Tatjana Pekar lächelt und berichtet auf Ukrainisch von ihrem Betrieb. Eine Übersetzerin hilft, die Sprachbarriere zu überwinden, wenngleich das Leuchten in Tatjanas Augen eine ganz eigene deutliche Sprache spricht. Sie freut sich über den Besuch. Reiner Dietl und Marianne Wagner schauen sich um, gehen von einem Arbeitsraum der Bäckerei in den nächsten. Mit jedem Schritt wird klar, dass es sich um alles andere als einen kleinen Familienbetrieb handelt. Die Bäckerei von Tatjana Pekar ist ein großer Betrieb, auch wenn das die verwinkelten Räume und der kleine Laden davor erst nicht vermuten lassen. 70 Mitarbeiter backen hier täglich Brot und Backwaren. Der Betrieb ist wesentlicher Bestandteil bei der Versorgung der Menschen der Region mit Lebensmitteln. Es ist ein erstes Kennenlernen, ein Ausloten der Möglichkeiten, wie eine wirksame Unterstützung aussehen kann.
Tatjana Pekars Augen leuchten noch mehr, als Marianne Wagner ihr im Namen des Verbandes und der bayerischen Bäcker ein Schaubrot mit herzlichen Grüßen aus Bayern überreicht. Die bayerische und die ukrainische Flagge zieren den Laib. Sie stehen für die Solidarität mit dem Bäckerhandwerk in der Ukraine.

Konditorenkunst – Selfmade
Weiter geht es zu Galyna Repariuk nur wenige Kilometer weiter. Ihr kleines Café könnte so auch in Bayern stehen. Vor dem Haus laden Holztische zum Verweilen ein und auch innen erwartet die Besucher eine gemütliche und stilvolle Einrichtung. Es ist ein Ort, an dem man den Krieg für eine Weile vergessen kann.
„Ich bin sehr beeindruckt von dem, was Galyna Repariuk allen Hindernissen zum Trotz aufgebaut hat“, so Marianne Wagner. „Sie ist keine ausgebildete Konditorin und hat es doch geschafft Gebäcke und Torten in einer Qualität zu entwickeln, die über die Grenzen der Region hinaus bekannt sind.“

Angefangen hat alles mit der Liebe zu gutem Kaffee.
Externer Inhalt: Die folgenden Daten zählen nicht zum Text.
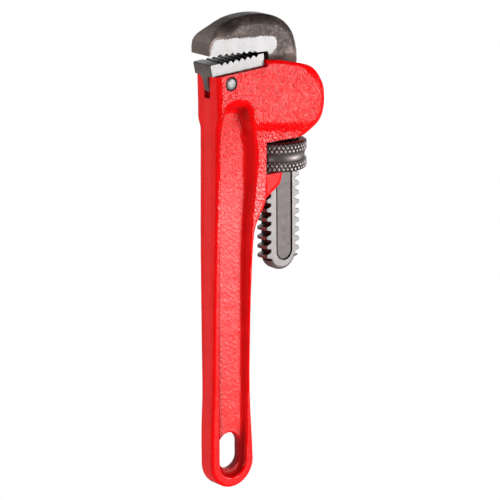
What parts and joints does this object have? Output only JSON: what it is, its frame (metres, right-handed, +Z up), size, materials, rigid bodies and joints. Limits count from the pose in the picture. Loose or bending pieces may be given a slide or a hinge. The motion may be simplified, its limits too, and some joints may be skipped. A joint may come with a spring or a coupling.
{
  "type": "pipe wrench",
  "caption": "Straight pipe wrench with a red cast I-beam handle, a toothed heel jaw, and a hooked jaw on a threaded shank that a knurled nut moves.",
  "frame": {"origin": "on the ground plane under the middle of the overall box, at the round end of the handle, with the wrench standing upright", "axes": "+Z up along the handle towards the jaws, +X towards the back of the hook jaw, Y across the thickness"},
  "size_m": [0.0734, 0.0296, 0.247],
  "materials": {
    "red_paint": "glossy red enamel over a rough casting",
    "ground_steel": "ground sides, dark forged front and teeth",
    "bright_pin": "bright, peened ends",
    "forged_steel": "dark brown-black forging with ground jaw sides and shank faces",
    "dark_knurled_steel": "dark, diamond knurled, satin groove",
    "spring_steel": "blued spring steel"
  },
  "bodies": {
    "handle": {"handle_housing": "red_paint", "heel_jaw": "ground_steel", "heel_jaw_pin": "bright_pin", "coil_spring": "spring_steel"},
    "spring_set": {"flat_spring": "spring_steel", "spring_rivet": "bright_pin"},
    "hook_jaw": {"hook_jaw": "forged_steel"},
    "adjusting_nut": {"adjusting_nut": "dark_knurled_steel"}
  },
  "joints": [
    {"name": "jaw_rock", "type": "hinge", "parent": "handle", "child": "spring_set", "pos_m": [0.01195, 0, 0.1722], "axis": [0, -1, 0], "range_deg": [0, 2], "stiffness_Nm_per_rad": 6, "springref_deg": -2.86, "deforming": ["coil_spring"]},
    {"name": "jaw_travel", "type": "slide", "parent": "spring_set", "child": "hook_jaw", "axis": [0, 0, 1], "range_m": [0, 0.038]},
    {"name": "nut_turn", "type": "hinge", "parent": "spring_set", "child": "adjusting_nut", "pos_m": [0.01195, 0, 0.1722], "axis": [0, 0, 1], "range_deg": [-2820, 0]}
  ],
  "couplings": [
    {"joint": "nut_turn", "follows": "jaw_travel", "rad_per_m": -1287.5}
  ]
}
Galyna Repariuk ist durch diese Liebe zu einer echten Kaffeeexpertin geworden. Hierzulande würde man das eine Barista nennen. Die Chemikerin träumte von einem Café, in dem sie diese Begeisterung teilen kann. Diesen Traum erfüllte sie sich mit harter Arbeit. Der Gedanke, zum Kaffee auch ausgezeichnetes Gebäck zu servieren, war ihr nächster Ansporn. Sie erarbeitete sich umfassendes Wissen aus der Welt der Konditorei, experimentierte mit Rezepten, Zutaten und Zubereitungsarten, bis sie endlich mit dem Ergebnis zufrieden war. Das Paradestück ihres Sortiments ist eine ganz besondere Torte, gebacken mit Mandelmehl, einer Sahnecreme mit leichter Quarknote und einer Frucht, für die ihre Heimat bekannt ist: der Waldbeere.

„Mei ist die gut!“ strahlt Reiner Dietl beim Verkosten. „Die zergeht auf der Zunge. Ein echtes Geschmackserlebnis.“
Unglaublich, dass dieses Angebot aus einer so kleinen Konditorei kommt, wie alle bei der Führung durch die winzig kleine Backstube feststellen. Blitzsauber und aufgeräumt, mit allen notwendigen Utensilien ausgestattet ist das der Ort, an dem Galyna Repariuk ihre süßen Kunstwerke zaubert, die sie bekannt gemacht haben. Ein zweites Café gibt es inzwischen auch. Und weil sie ihre Leidenschaft noch weiterentwickeln will, studiert das Konditorentalent nun zusätzlich Ernährungswissenschaften.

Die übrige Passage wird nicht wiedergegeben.